The weeks since COS Conference have been quite busy, hence the lack of blog posts.
I’ve been working hard to finish up my project for my Master’s International program, which has seen pretty much all the delays since I started the community needs assessment back in February of 2015. But my coworkers and I finally managed to conduct two first aid/CPR trainings for secondary school students in Shine Khoroo, a somewhat removed district of Uliastai where most of the families are herders and the older siblings are left in charge of the younger siblings during the school year. And since unintentional injuries like burns are a huge issue among children here, we thought some basic first aid training was important for students who often care for their little brothers and sisters (and it’s never a bad skill to have regardless).
The project also focuses on accident prevention, so we designed a survey on household accidents for the parents of kindergarten students (2-5 year olds) to assess their knowledge, attitudes, and practices regarding childhood accidents, prevention, and first aid. The goal was to have about 350 parents complete the survey, but with all the delays, we ended up not being able to get the surveys printed and to the kindergartens until the last week of school. So we ran out of time and were only about to get 165 surveys completed, but it’s better than nothing. Now I get to analyze the results of all those surveys and use them to inform the preliminary design of future educational activities for parents (which will obviously take place after I’m gone). Then it’s just a matter of finishing up my practicum report and I’m all set to graduate with my master’s degree in August!

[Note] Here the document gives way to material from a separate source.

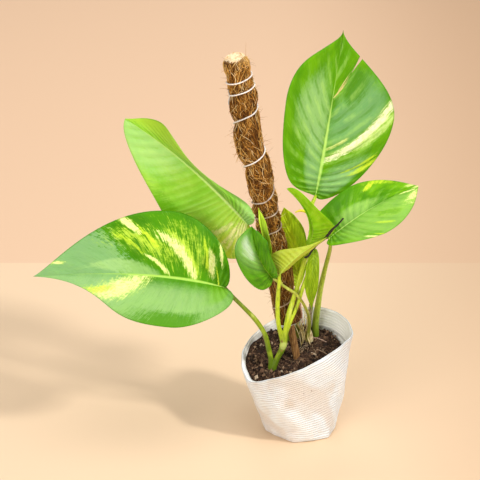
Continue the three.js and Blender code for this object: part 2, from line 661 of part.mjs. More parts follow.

Another project I’d been working on was a pilot run of Happy Center, an educational and social integration program for youth with disabilities. The first Happy Center was started in Govi-Altai aimag a couple years ago, and the PCVs who developed that program published a manual detailing how to start the program in other aimags. Our M26 PCV wanted to start it in Uliastai, so she worked with our local Children’s Center to get everything organized. Each session consisted of a reading or math lesson, a life skills lesson, and “friendship time” for playing games together with students without disabilities. We ended up having sessions twice a week for 7 weeks, and it went well enough that the program will probably be continued next school year.
This year, Peace Corps/Mongolia is celebrating its 25th anniversary! Most of the anniversary events will happen in August after our cohort has already left, but in May PC sponsored a tree-planting event. PC funded the purchase of 25 saplings for each aimag, which we (at least in Zavkhan) planted in conjunction with Mongolia’s national tree-planting day.

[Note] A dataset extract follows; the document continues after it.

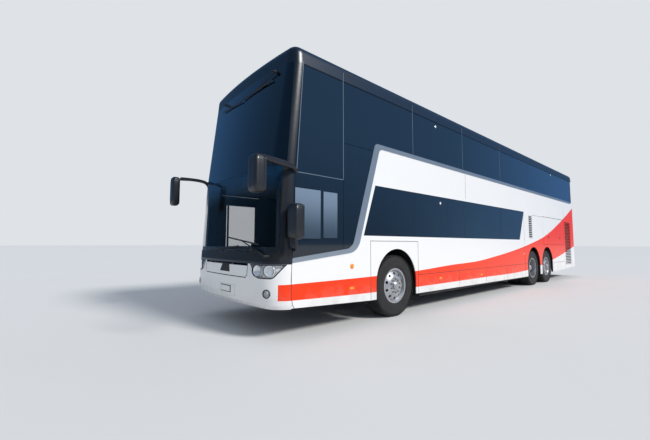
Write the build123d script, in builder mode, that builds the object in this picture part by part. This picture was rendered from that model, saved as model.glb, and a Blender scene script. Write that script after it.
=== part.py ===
"""Double-deck touring coach with three axles: body, glazing, running gear, doors and lids.

Millimetres. The coach faces -Y, its left side is +X, +Z is up, and it stands on Z = 0.
Stations are distances behind the foremost point of the nose.
"""
from build123d import *
import math
import os

# Overall size
BODY_LENGTH = 14100
BODY_WIDTH = 2550
BODY_HEIGHT = 4000
ROOF_DEPTH = 280
MIRROR_REACH = 360

# Shells
WALL = 60
GLASS = 25
SCREEN = 15
BUMPER_SHELL = 40
SEAM = 6
DOOR_GAP = 8

# Heights
BUMPER_FOOT = 400
SCREEN_SILL = 1000
DECK_JOINT = 2260
ROOF_BASE = BODY_HEIGHT - ROOF_DEPTH
LOW_FLOOR = 380
CAB_FLOOR = 800
HOLD_FLOOR = 1220
UPPER_FLOOR = 2250
FLOOR_SHEET = 50
UPPER_SHEET = 60

# Side glazing and waist moulding
SIDE_JOINT = 2190
UPPER_GLASS_FOOT = 2890
UPPER_GLASS_HEAD = ROOF_BASE - 20
UPPER_GLASS_REAR = BODY_LENGTH - 340
LOWER_GLASS_FOOT = 1366
LOWER_GLASS_HEAD = 2190
PILLAR_WIDTH = 90
MOULDING_STAND = 10
MOULDING_DEPTH = 12

# Wheels
FRONT_AXLE = 2570
DRIVE_AXLE = 9370
TAG_AXLE = 10650
TYRE_RADIUS = 522
TYRE_WIDTH = 295
TYRE_INSET = 45
TWIN_GAP = 50
SPINDLE_RADIUS = 45
RUNNING_GAP = 0.05
ARCH_RADIUS = 550
ARCH_CENTRE = 602
HOUSING_GAP = 50
HOUSING_SHEET = 20
HOUSING_DEPTH = 655
KINGPIN_ACROSS = BODY_WIDTH / 2 - 275
KINGPIN_RADIUS = 25

# Doors and lids
DOORWAY_HEAD = 2158
FRONT_DOOR = (500, 1300)
MIDDLE_DOOR = (5600, 6450)
FRONT_ARM = 600
MIDDLE_ARM = 650
HOLD_DOOR = (10300, 12600)
HOLD_DOOR_HEIGHTS = (1228, 2120)
LID_ACROSS = 850
LID_HEIGHTS = (520, 1600)
ROD_RADIUS = 6
ROD_INSET = 10
ROD_DROP = 6
ROD_ENTRY = 20
ROD_BORE = 6.1
SWEEP_GAP = 18
FLAP_ACROSS = 700
FLAP_HEIGHTS = (785, 945)
FLAP_SHELL = 30
FLAP_ROD = 300
FLAP_CORNER = 70

# Nose: height, how far the surface lies behind the nose point, and radius of its corners in plan
NOSE_LEVELS = (
    (BUMPER_FOOT, 75, 280),
    (450, 30, 295),
    (540, 8, 300),
    (780, 0, 300),
    (SCREEN_SILL, 12, 300),
    (DECK_JOINT, 105, 240),
    (ROOF_BASE, 290, 170),
)
CROWN_TURN = math.radians(5.7)
NOSE_DEPTH = 900
REAR_CORNER = 160
ROOF_ROUND = 150
ROOF_TAPER = 5

NOSE_Y = MIRROR_REACH - (BODY_LENGTH + MIRROR_REACH) / 2
HALF = BODY_WIDTH / 2
INNER = HALF - WALL
TAIL = BODY_LENGTH
REAR_SEAM = TAIL - REAR_CORNER

# Local axes: across and station on PLAN, station and height on SIDE
PLAN = Plane(origin=(0, NOSE_Y, 0), x_dir=(1, 0, 0), z_dir=(0, 0, 1))
SIDE = Plane(origin=(0, NOSE_Y, 0), x_dir=(0, 1, 0), z_dir=(1, 0, 0))


def cross(station):
    """A plane across the coach at a station, facing forwards, with axes across and up."""
    return Plane(origin=(0, NOSE_Y + station, 0), x_dir=(1, 0, 0), z_dir=(0, -1, 0))


def block(across, stations, heights, mode=Mode.ADD):
    """A straight bar, plate or cut between two positions each way."""
    middle = (sum(across) / 2, NOSE_Y + sum(stations) / 2, sum(heights) / 2)
    with Locations(middle):
        Box(across[1] - across[0], stations[1] - stations[0], heights[1] - heights[0], mode=mode)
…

But because spring in Mongolia is capricious to say the least, it managed to snow 3 times within a week or so of the tree planting. Luckily the baby trees survived and are now budding and thriving in the warmer, more agreeable weather.
June 1 was Children’s Day in Mongolia. My coworkers brought their children to the health department, where the kids had food and drinks and performed songs and dances.
After that, I met a couple of my sitemates at the local stadium, where the city-wide festivities were taking place. We wandered around for a bit and said hi to some people we know before grabbing food and calling it a day.
That weekend, I got to go on a short trip to UB on Peace Corps’ invitation to meet Secretary of State John Kerry, who just happened to be dropping by Mongolia on his way to China for diplomatic talks. The US embassy wanted to briefly showcase Peace Corps/Mongolia for its 25th anniversary during the event, so PC invited a group of current PCVs and former PCVs still living in Mongolia to come to the Mongolian Ministry of Foreign Affairs. All the other PCVs who were invited either live in UB or were already in UB for an event at the M27s’ orientation (yep, our newest group of Trainees just arrived!), so why the hell was I there?
Well, the weekend before that, a US congressional delegation visited UB and PC invited the handful of Volunteers who are from the districts represented by those congressmen to come as well. I was one of those PCVs, but Peace Corps ended up having to retract my invitation. The meeting was scheduled for that Saturday morning, but because of Uliastai’s infrequent flight schedule, PC would have had to flown me in the Tuesday before and flown me back the next Tuesday, and they couldn’t justify bringing me in to UB for a whole week on a account of a 2-hour meeting. So they never explicitly said it, but I’m assuming they invited me to the John Kerry thing to make up for having to miss out on the congressional delegation (which I must say, was a favorable trade).
Anyway, we had to arrive at the Ministry of Foreign Affairs early in the morning and wait for Secretary Kerry and the Mongolian Foreign Minister to arrive. They went away for some private discussions, then came back for a press conference, which we got to attend (but PC was pretty adamant about not having us all whip out our cameras and phones to snap a bunch of photos, but there were plenty enough photographers from news stations and the embassy anyway).
He even mentioned us (Mongolia Peace Corps Volunteers) in his comments, the transcript of which can be found here.
After the press conference, Secretary Kerry and the Foreign Minister came into the next room to shake all our hands, make a few remarks, and take a group photo:
Then like that, he was gone. He was only in Mongolia for 6 hours, and he had to get on to other things like lunch with the Mongolian president and some cultural events. But I got to meet a famous person and shake his hand, and got a free trip to UB out of it! I would call that a worthwhile weekend!